#### What you have to do:
Note each line of the listing that contains the string "this", and copy it.

>> Begin

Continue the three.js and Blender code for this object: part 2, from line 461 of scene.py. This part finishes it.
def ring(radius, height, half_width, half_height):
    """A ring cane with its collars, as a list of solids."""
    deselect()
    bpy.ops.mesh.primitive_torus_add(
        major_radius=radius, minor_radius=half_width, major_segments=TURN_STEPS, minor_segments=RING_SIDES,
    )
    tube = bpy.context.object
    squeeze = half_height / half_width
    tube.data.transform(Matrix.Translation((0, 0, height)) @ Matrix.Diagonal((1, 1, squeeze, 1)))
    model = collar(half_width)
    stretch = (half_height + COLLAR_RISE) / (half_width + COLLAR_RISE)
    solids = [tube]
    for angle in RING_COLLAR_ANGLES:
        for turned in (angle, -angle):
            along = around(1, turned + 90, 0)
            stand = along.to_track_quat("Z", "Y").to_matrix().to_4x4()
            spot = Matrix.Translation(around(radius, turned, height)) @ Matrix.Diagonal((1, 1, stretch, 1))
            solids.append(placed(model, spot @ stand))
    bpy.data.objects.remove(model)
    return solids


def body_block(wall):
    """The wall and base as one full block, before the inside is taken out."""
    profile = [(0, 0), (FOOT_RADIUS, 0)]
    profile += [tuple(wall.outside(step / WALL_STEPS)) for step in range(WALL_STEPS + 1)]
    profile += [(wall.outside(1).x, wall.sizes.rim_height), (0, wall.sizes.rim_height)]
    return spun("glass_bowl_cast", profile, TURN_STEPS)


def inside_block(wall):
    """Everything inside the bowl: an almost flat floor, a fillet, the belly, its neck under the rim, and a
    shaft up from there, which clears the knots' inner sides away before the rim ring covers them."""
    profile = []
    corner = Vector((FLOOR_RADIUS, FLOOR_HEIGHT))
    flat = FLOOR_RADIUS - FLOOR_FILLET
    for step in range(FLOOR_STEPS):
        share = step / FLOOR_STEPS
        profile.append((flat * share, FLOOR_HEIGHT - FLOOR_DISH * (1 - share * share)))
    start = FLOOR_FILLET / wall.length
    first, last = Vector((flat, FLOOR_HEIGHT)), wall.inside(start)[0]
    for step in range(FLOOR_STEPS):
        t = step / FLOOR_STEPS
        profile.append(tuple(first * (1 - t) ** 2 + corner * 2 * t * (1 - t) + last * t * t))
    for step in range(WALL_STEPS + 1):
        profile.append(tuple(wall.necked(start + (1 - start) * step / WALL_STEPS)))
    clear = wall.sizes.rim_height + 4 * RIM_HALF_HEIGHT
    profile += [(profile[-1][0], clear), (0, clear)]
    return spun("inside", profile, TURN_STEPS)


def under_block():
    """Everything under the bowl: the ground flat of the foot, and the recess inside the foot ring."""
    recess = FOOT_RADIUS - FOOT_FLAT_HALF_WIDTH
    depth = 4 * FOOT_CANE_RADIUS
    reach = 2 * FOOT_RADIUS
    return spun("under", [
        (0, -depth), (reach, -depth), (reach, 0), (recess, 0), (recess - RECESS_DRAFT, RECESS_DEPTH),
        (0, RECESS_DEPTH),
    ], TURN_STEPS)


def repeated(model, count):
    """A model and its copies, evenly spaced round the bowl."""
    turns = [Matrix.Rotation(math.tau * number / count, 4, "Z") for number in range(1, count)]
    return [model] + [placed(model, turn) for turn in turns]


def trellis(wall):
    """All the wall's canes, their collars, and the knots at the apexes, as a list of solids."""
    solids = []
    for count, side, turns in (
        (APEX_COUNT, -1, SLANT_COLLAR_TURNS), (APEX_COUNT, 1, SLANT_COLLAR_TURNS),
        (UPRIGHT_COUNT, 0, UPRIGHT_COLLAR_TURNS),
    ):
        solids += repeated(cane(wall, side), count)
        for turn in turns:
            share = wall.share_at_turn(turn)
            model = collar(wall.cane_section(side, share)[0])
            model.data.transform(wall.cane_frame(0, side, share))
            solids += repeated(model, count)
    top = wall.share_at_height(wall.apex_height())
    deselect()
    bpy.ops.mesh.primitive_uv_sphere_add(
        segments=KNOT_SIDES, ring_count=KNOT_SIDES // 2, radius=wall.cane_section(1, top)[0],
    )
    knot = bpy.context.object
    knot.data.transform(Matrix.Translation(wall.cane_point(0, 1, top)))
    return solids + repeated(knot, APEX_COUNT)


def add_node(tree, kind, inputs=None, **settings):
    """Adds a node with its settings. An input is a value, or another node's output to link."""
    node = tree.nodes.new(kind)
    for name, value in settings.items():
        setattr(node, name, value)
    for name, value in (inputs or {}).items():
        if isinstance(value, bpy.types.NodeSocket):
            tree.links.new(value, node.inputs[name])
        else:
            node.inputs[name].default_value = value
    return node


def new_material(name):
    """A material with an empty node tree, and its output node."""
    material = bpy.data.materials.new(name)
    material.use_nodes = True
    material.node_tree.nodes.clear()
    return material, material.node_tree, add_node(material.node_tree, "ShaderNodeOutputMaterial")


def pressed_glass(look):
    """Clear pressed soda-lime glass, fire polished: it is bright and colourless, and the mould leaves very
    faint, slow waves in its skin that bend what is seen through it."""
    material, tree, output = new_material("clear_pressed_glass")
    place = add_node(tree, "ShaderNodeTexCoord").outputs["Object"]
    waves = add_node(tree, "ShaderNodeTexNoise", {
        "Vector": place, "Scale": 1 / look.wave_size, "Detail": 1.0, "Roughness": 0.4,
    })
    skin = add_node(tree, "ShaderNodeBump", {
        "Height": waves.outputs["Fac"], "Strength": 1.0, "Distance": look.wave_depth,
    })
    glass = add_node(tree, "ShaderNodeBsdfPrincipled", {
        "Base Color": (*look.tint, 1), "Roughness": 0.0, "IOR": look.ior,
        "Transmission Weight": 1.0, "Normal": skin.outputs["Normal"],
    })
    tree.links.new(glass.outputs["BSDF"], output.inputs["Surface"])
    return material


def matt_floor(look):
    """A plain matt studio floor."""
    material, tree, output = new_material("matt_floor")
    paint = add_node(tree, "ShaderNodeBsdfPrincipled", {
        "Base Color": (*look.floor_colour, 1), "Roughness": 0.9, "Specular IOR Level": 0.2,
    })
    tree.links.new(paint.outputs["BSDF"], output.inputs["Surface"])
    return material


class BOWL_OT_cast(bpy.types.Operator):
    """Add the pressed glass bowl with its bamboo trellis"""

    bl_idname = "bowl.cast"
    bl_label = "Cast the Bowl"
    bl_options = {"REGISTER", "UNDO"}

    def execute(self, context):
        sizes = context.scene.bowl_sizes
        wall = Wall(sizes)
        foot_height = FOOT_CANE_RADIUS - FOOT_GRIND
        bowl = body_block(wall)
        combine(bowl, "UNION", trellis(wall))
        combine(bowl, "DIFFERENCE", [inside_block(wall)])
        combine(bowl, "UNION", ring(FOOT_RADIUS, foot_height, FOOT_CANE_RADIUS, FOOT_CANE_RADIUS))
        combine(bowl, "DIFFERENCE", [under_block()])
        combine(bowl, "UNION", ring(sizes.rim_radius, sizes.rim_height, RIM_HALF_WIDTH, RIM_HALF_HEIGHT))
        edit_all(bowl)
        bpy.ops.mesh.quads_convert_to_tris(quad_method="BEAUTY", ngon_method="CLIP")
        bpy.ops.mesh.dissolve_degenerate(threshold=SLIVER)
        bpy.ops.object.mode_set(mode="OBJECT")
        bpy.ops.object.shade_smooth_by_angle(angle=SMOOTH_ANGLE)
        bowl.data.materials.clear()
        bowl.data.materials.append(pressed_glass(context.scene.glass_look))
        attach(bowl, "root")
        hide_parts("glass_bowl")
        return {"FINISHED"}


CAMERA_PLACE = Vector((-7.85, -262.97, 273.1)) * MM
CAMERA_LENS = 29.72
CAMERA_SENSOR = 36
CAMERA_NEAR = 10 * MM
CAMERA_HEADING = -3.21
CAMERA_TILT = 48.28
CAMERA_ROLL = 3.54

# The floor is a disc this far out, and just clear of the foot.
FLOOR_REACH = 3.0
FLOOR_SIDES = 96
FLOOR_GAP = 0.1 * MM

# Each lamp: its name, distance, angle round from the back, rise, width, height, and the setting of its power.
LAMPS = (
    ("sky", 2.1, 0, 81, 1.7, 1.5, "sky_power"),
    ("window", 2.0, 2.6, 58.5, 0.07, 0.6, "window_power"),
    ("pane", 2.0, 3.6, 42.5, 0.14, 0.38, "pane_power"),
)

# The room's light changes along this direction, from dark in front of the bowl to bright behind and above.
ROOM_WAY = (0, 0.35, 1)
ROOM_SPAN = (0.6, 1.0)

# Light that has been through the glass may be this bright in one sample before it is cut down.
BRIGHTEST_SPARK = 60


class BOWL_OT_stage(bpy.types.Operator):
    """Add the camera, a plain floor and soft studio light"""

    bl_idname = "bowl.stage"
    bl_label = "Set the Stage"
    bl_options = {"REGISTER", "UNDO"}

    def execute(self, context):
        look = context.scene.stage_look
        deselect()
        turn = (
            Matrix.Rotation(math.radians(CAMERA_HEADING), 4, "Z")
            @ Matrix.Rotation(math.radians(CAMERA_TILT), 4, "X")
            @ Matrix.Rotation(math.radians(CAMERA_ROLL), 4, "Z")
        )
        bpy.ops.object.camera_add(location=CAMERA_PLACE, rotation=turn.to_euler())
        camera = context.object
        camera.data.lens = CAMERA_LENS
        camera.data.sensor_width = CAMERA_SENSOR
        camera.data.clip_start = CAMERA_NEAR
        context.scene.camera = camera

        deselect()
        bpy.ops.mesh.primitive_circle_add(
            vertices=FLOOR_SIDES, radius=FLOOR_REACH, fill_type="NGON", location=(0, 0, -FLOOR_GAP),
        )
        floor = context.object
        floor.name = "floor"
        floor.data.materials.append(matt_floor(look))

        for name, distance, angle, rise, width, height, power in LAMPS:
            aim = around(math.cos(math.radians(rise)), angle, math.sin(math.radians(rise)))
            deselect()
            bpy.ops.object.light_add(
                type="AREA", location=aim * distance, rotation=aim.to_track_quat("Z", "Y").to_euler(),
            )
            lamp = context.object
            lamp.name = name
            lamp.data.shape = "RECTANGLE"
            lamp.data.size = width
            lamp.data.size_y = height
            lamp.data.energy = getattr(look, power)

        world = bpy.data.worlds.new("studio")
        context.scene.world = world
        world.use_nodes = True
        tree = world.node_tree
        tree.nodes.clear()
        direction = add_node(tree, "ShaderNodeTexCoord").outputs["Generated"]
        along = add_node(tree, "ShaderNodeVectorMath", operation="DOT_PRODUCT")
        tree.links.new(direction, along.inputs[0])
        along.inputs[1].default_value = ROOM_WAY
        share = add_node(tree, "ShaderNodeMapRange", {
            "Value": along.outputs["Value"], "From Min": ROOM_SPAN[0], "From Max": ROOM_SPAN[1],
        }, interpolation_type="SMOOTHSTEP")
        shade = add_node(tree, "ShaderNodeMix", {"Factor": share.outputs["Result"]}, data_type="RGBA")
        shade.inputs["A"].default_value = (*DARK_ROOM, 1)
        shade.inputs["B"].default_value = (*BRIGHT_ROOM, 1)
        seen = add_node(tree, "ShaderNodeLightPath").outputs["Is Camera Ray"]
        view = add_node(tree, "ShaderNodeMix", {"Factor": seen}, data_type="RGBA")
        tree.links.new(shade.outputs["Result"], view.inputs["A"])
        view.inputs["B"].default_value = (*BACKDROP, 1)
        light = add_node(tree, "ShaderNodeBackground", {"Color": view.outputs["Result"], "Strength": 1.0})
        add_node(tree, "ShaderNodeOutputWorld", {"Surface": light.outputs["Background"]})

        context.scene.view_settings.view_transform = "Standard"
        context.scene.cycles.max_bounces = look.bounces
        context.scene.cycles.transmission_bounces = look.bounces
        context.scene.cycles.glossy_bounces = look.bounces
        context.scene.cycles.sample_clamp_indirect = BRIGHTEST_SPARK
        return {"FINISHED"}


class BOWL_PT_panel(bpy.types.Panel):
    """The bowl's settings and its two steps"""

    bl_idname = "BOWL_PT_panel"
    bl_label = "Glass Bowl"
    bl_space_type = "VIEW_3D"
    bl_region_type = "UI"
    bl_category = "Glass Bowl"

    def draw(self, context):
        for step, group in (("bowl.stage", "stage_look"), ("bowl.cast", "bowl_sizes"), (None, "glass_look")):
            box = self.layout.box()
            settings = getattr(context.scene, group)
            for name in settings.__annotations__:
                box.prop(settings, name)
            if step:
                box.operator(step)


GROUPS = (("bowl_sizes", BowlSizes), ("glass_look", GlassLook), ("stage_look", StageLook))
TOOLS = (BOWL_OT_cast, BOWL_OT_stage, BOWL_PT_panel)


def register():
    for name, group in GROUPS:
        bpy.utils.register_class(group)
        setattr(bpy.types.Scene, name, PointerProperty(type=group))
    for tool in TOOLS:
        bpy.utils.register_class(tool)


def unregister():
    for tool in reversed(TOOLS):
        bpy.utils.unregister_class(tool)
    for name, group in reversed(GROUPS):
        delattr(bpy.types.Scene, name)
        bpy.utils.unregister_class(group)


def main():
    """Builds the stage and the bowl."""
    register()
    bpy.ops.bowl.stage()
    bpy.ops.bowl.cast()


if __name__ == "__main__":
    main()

>> End

#### Complete output:
Continue the three.js and Blender code for this object: part 2, from line 461 of scene.py. This part finishes it.
# The floor is a disc this far out, and just clear of the foot.
# The room's light changes along this direction, from dark in front of the bowl to bright behind and above.
# Light that has been through the glass may be this bright in one sample before it is cut down.